The political dimension needs to step to the fore and take on the role of prevention. Prevention is very clear in the new security and defence policy. It says that we will move resources—this is a radical concept—of nearly £300 million away from the Ministry of Defence and put it into a pot which is about conflict prevention and resolution. That is a phenomenal leap. It recognises, as the national security policy says, that we must get better. Its top aim is to tackle the root cause of instability. Rather than intervening afterwards, we should intervene before. That is the whole thrust of where the national security policy is going.

That is a perfect role for NATO. It can use the fact that it keeps the United States in. It is crucial, in my view, that Turkey is also a member. NATO somehow transcends the European Union and adds something different. It could have a unique role in pursuing initiatives for peace and reconciliation within the world, intervening politically and in humanitarian ways rather than in a military way, which is always more costly. That fact was stated by the Prime Minister on his visit to Afghanistan recently.

As I come to the last minute of my time, I will chance my arm by raising an issue that I chose for a balloted debate recently. It is linked to the United Nations. Next year, there will be a United Nations resolution that proposes an Olympic Truce for the period of the Olympic Games in London 2012—from seven days before until seven days after. It will be passed by the United Nations General Assembly and all 193 member states of the United Nations will sign up to it. It will declare that they will pursue initiatives for peace and reconciliation during the period of the Olympic Games in the spirit of the ancient Games.

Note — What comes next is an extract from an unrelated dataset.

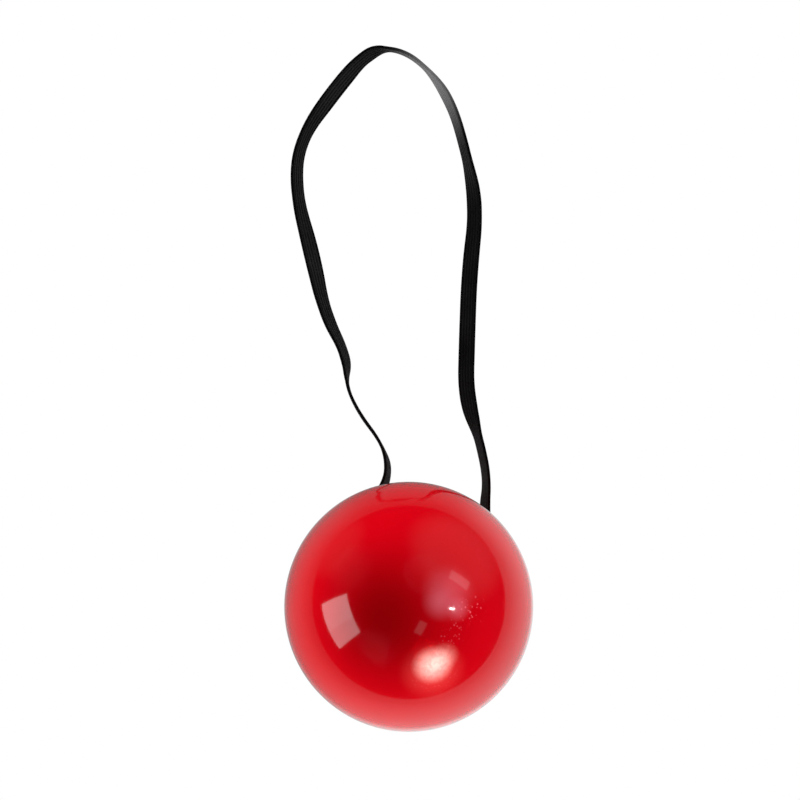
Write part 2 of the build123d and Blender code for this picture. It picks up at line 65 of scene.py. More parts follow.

The problem is that if it is like any other of the previous resolutions, it will be completely ignored. If we are to go back to the almost defining point of NATO, where we recognise that if we are to have peace, prosperity and security in this world it will be through a broad-based international order and the United Nations will be at its heart, surely it behoves us to take United Nations resolutions seriously. There is no better resolution in my view to start with than to declare a truce during the London 2012 Olympic Games.